12.2 Assumptions of linear models
Wait, what? I thought we were talking about GLMs in this chapter? We are. The first thing you need to know is that linear models are just a special case of the GLM. That is, the linear model assumes a certain error distribution (the normal) that helps things work smoothly and correctly. The next few weeks of class are all about relaxing the assumptions of linear models so we can actually use them in the real world.
Let’s take another look at the assumptions of linear models:
Here are the basic assumptions that we explicitly make when we use linear models, just in case you’ve forgotten them:
Residuals are normally distributed with a mean of zero
Independence of observations (residuals)
Homogeneity of variances
Linear(izeable) relationship between X and Y
12.2.1 Assumption 1: normality of residuals
We’ve seen these before, but let’s recap.
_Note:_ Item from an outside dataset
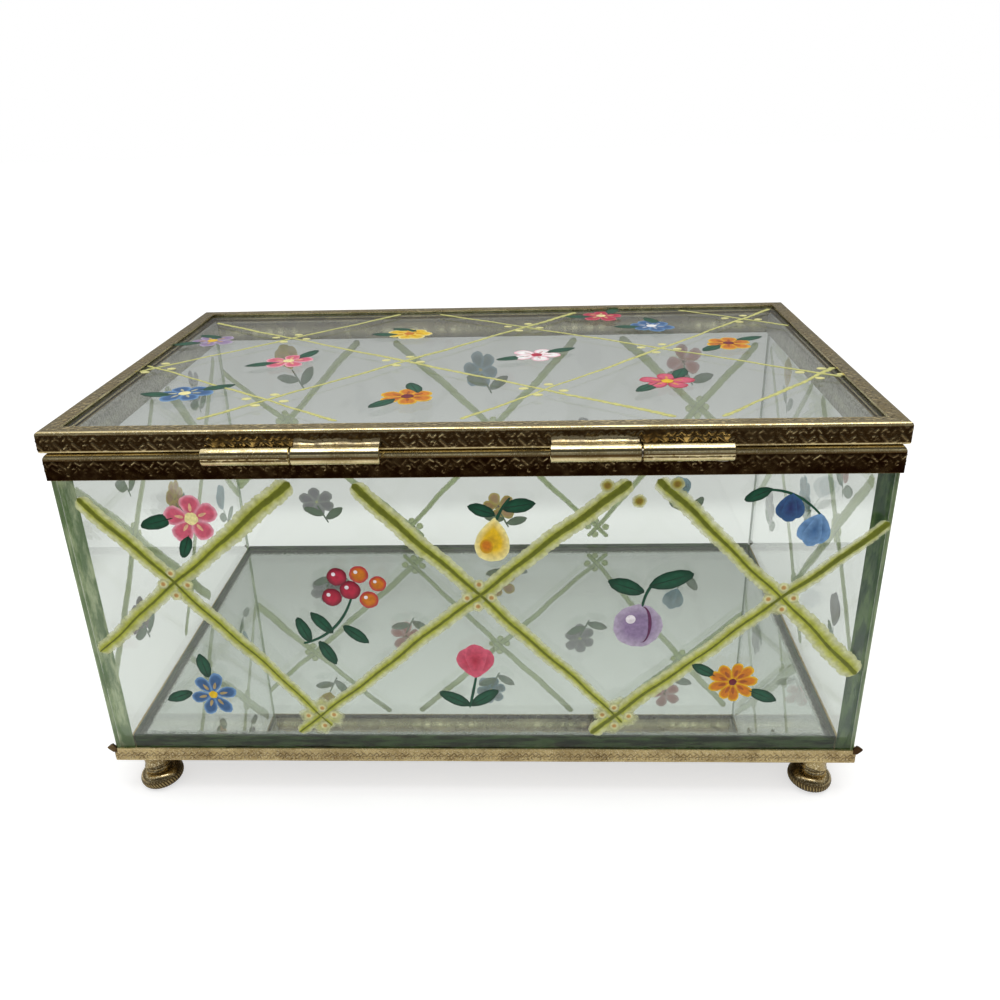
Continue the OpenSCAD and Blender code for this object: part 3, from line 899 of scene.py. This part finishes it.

For assumption 1, we are assuming a couple of implicit things: 1. The variable is continuous (it must be if it’s error structure is normal), and 2. The error in our model is normally distributed. In reality, this is probably the least important assumption of linear models, and really only matters if we are trying to make predictions from the models that we make. Of course, we are often concerned with making predictions from the models that we make, so we can see why this might be important. However, more often we are in extreme violation of this assumption in some combination with assumption 4 above to such a degree that it actually does matter. For example, a response variable that is binomial (1 or zero) or multinomial in nature cannot possibly have normally distributed errors with respect to x unless there is absolutely no relationship between X and Y, right? So, if we wanted to predict the probability of patients dying from some medical treatment, or the presence/absence of species across a landscape then we can’t use the linear models we’ve been using up until now.
12.2.2 Assumption 2: independence of observations
This time we’ll separate assumption 2 into two components: collinearity and autocorrelation of errors. Remember that the manifestation of these problems is in the precision of our coefficient estimates, and this has the potential to change the Type-I/II error rates in our models, causing us to draw false conclusions about which variables are important. As we discussed earlier in the course we expect to see some collinearity between observations, and we can deal with balancing this in our modeling through the use of model selection techniques to reduce Type-I and Type-II error. In the next couple of weeks, we will examine tools that will help us determine whether or not collinearity is actually causing problems in our models that go beyond minor nuisances. As for the second part, autocorrelation, we can actually use formulations of the GLM that use ‘generalized least squares’ to include auto-regressive correlation matrices in our analysis that will allow us to relax this assumption of linear models and improve the precision of our parameter estimates. Well, we could, we won’t do that here.
12.2.3 Assumption 3: homogeneity of variances
Previously, we looked at ways to reduce this issue by introducing categorical explanatory variables to our models. During the coming weeks, we will look at models that allow us to relax this assumption further through the use of weighted least squares and random effects, which can be applied to a wide range of regression methods from linear models to GLMs and GLMMs in Chapter 14 and Chapter 15.
12.2.4 Assumption 4: linearity and additivity
We’ve already looked at a couple of ways to deal with violations of these two assumptions such as data transformation and/or polynomial formulations of the linear model. We will continue to apply these concepts during the next several weeks.